WORK has started on a climate change policy and action plan for the Barrow area.

Its aim is to set out ways Barrow council, residents and businesses can reduce their carbon footprint.

Council leader Ann Thomson said: “The hard work begins now so we can put flesh on the bones of this action plan and start getting some positive movement.

“Climate change is happening and it is up to all of us to do what we can to move towards climate repair.

“Barrow has always been very forward-thinking when it comes to big issues like this. The council was one of the first in the country to introduce a paper recycling scheme in the 1990s.”

Lancaster University is set to benchmark the carbon footprint of councils in Cumbria. A draft carbon reduction policy could be presented to the council in March 2020.

Cllr Thomson, the Labour member for Hindpool, added: “Though they are at an early stage, discussions on how the council can minimise its own carbon footprint have begun. We also want to provide ideas and opportunities, help and advice for residents and businesses who want to join in and take action against climate change. This is something everyone can help with.

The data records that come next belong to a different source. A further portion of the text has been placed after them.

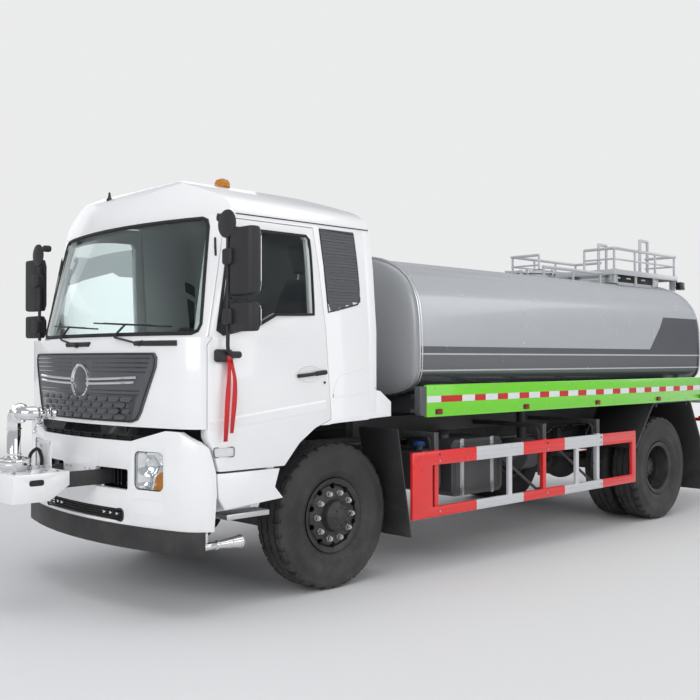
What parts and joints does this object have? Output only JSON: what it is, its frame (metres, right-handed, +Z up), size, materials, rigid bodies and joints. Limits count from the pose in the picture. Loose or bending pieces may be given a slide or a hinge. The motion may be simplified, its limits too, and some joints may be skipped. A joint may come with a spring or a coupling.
{
  "type": "tanker truck",
  "caption": "Two-axle water tanker truck with a flat-fronted tilting cab, rounded-box tank, side guards, rear platform and front water monitor.",
  "frame": {"origin": "on the ground under the middle of the overall length and width", "axes": "+X forward, +Y to the vehicle's left, +Z up"},
  "size_m": [8.58, 3.07, 3.088],
  "materials": {
    "chassis_black": "satin",
    "cab_white": "gloss",
    "grille_blue_grey": "satin",
    "trim_black": "matte",
    "interior_grey": "matte",
    "seat_fabric": "matte",
    "window_glass": "clear",
    "lamp_clear": "gloss",
    "lamp_red": "gloss",
    "beacon_amber": "gloss",
    "tank_silver": "gloss",
    "skirt_green": "gloss",
    "guard_red": "gloss",
    "frame_grey": "satin",
    "steel_bright": "brushed",
    "step_aluminium": "satin",
    "chrome": "polished",
    "tyre_rubber": "matte",
    "rim_black": "satin",
    "cast_grey": "rough"
  },
  "bodies": {
    "chassis": {"chassis_frame": "chassis_black", "front_axle_beam": "cast_grey", "leaf_springs": "chassis_black", "rear_axle_housing": "cast_grey", "engine_block": "cast_grey", "propeller_shaft": "chassis_black", "front_bumper": "cab_white", "underrun_bar": "trim_black", "headlamps": "lamp_clear", "monitor_bracket": "cab_white", "spray_nozzles": "chrome", "water_tank": "tank_silver", "tank_subframe": "frame_grey", "side_skirts": "skirt_green", "side_guards": "guard_red", "side_tanks": "frame_grey", "air_reservoirs": "chassis_black", "battery_box": "trim_black", "silencer": "steel_bright", "mudguards": "trim_black", "rear_platform": "tank_silver", "tank_railings": "tank_silver", "manhole_neck": "tank_silver", "rear_ladder": "tank_silver", "rear_lamps": "lamp_red", "rear_bumper": "guard_red", "water_pump": "cast_grey", "water_pipes": "frame_grey"},
    "cab": {"cab_floor": "interior_grey", "cab_back_wall": "cab_white", "cab_roof": "cab_white", "cab_front_panel": "cab_white", "cab_side_frames": "cab_white", "windshield": "window_glass", "wheel_arches": "cab_white", "cab_steps": "step_aluminium", "grille_panel": "grille_blue_grey", "dashboard": "interior_grey", "seats": "seat_fabric", "beacon": "beacon_amber"},
    "door_left": {"door_left": "cab_white", "door_glass_left": "window_glass", "mirror_left": "trim_black"},
    "door_right": {"door_right": "cab_white", "door_glass_right": "window_glass", "mirror_right": "trim_black"},
    "knuckle_left": {"knuckle_left": "cast_grey"},
    "knuckle_right": {"knuckle_right": "cast_grey"},
    "wheel_front_left": {"tyre_front_left": "tyre_rubber", "rim_front_left": "rim_black"},
    "wheel_front_right": {"tyre_front_right": "tyre_rubber", "rim_front_right": "rim_black"},
    "wheels_rear_left": {"tyres_rear_left": "tyre_rubber", "rims_rear_left": "rim_black"},
    "wheels_rear_right": {"tyres_rear_right": "tyre_rubber", "rims_rear_right": "rim_black"},
    "steering_wheel": {"steering_wheel": "trim_black"},
    "monitor_elbow": {"monitor_elbow": "chrome"},
    "monitor_barrel": {"monitor_barrel": "chrome"},
    "manhole_lid": {"manhole_lid": "tank_silver"}
  },
  "joints": [
    {"name": "cab_tilt", "type": "hinge", "parent": "chassis", "child": "cab", "pos_m": [3.58, 0, 1.08], "axis": [0, 1, 0], "range_deg": [0, 40]},
    {"name": "door_left_hinge", "type": "hinge", "parent": "cab", "child": "door_left", "pos_m": [3.375, 1.186, 1.6], "axis": [0, 0, -1], "range_deg": [0, 65]},
    {"name": "door_right_hinge", "type": "hinge", "parent": "cab", "child": "door_right", "pos_m": [3.375, -1.186, 1.6], "axis": [0, 0, 1], "range_deg": [0, 65]},
    {"name": "steer_left", "type": "hinge", "parent": "chassis", "child": "knuckle_left", "pos_m": [2.26, 0.8, 0.525], "axis": [0, 0, 1], "range_deg": [-38, 38]},
    {"name": "steer_right", "type": "hinge", "parent": "chassis", "child": "knuckle_right", "pos_m": [2.26, -0.8, 0.525], "axis": [0, 0, 1], "range_deg": [-38, 38]},
    {"name": "steering_column", "type": "hinge", "parent": "cab", "child": "steering_wheel", "pos_m": [2.99, 0.52, 1.8], "axis": [-0.4695, 0, 0.8829], "range_deg": [-620, 620]},
    {"name": "wheel_front_left_spin", "type": "hinge", "parent": "knuckle_left", "child": "wheel_front_left", "pos_m": [2.26, 0.96, 0.525], "axis": [0, 1, 0], "continuous": true},
    {"name": "wheel_front_right_spin", "type": "hinge", "parent": "knuckle_right", "child": "wheel_front_right", "pos_m": [2.26, -0.96, 0.525], "axis": [0, 1, 0], "continuous": true},
    {"name": "wheels_rear_left_spin", "type": "hinge", "parent": "chassis", "child": "wheels_rear_left", "pos_m": [-2.24, 0.925, 0.525], "axis": [0, 1, 0], "continuous": true},
    {"name": "wheels_rear_right_spin", "type": "hinge", "parent": "chassis", "child": "wheels_rear_right", "pos_m": [-2.24, -0.925, 0.525], "axis": [0, 1, 0], "continuous": true},
    {"name": "monitor_yaw", "type": "hinge", "parent": "chassis", "child": "monitor_elbow", "pos_m": [4.16, 0, 0.91], "axis": [0, 0, 1], "range_deg": [-175, 175]},
    {"name": "monitor_pitch", "type": "hinge", "parent": "monitor_elbow", "child": "monitor_barrel", "pos_m": [4.16, 0.084, 1.295], "axis": [0, 1, 0], "range_deg": [-25, 60]},
    {"name": "manhole_lid_hinge", "type": "hinge", "parent": "chassis", "child": "manhole_lid", "pos_m": [-1.395, 0, 2.575], "axis": [0, 1, 0], "range_deg": [0, 100]}
  ],
  "couplings": [
    {"joint": "steer_right", "follows": "steer_left", "ratio": 1},
    {"joint": "steering_column", "follows": "steer_left", "ratio": 16}
  ]
}
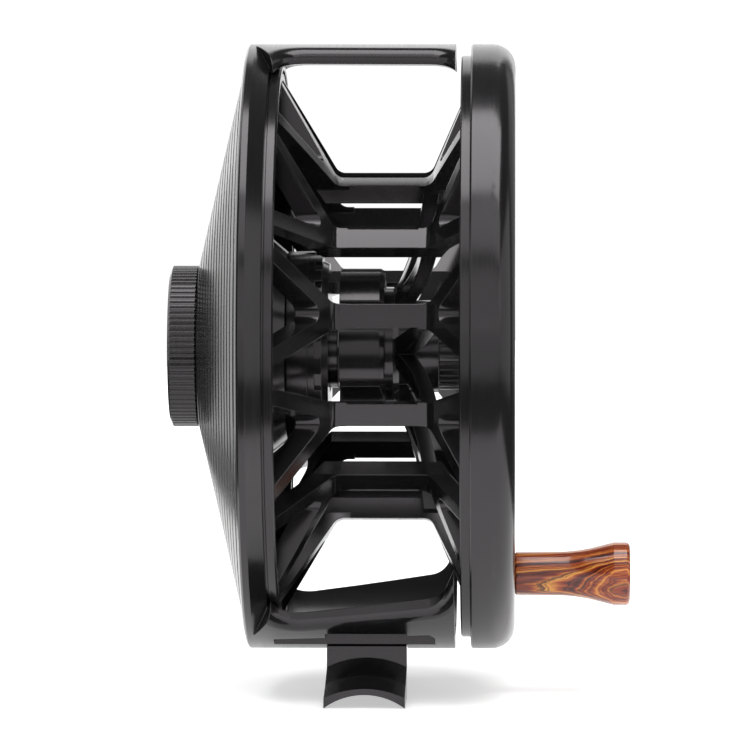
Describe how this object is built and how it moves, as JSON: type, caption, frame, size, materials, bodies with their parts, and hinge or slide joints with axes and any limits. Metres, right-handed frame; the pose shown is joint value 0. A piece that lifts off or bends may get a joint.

No single action is too small.”

A council report said it planned to minimise its carbon footprint through its estate and assets and provide opportunities, advice and support for our residents and local businesses to do the same.

A bid for funding from the European Regional Development Fund, in partnership with Art Gene, is in the pipeline to help it become a low carbon area.

By July of this year, half of the UK’s local authorities had declared a ‘climate emergency,’ including Barrow.

Zero Carbon Britain says the aim is to get to ‘net zero’ emissions by 2030.

It says nearly 10 percent of emissions come from agriculture and how food is produced. Eating less meat and dairy products would help cut emissions, it said.

Forty percent of the UK’s transport carbon emissions come from private cars and 22 per cent from air travel, it said. Six out of every 10 cars only contain a single person, according to Zero Carbon Britain.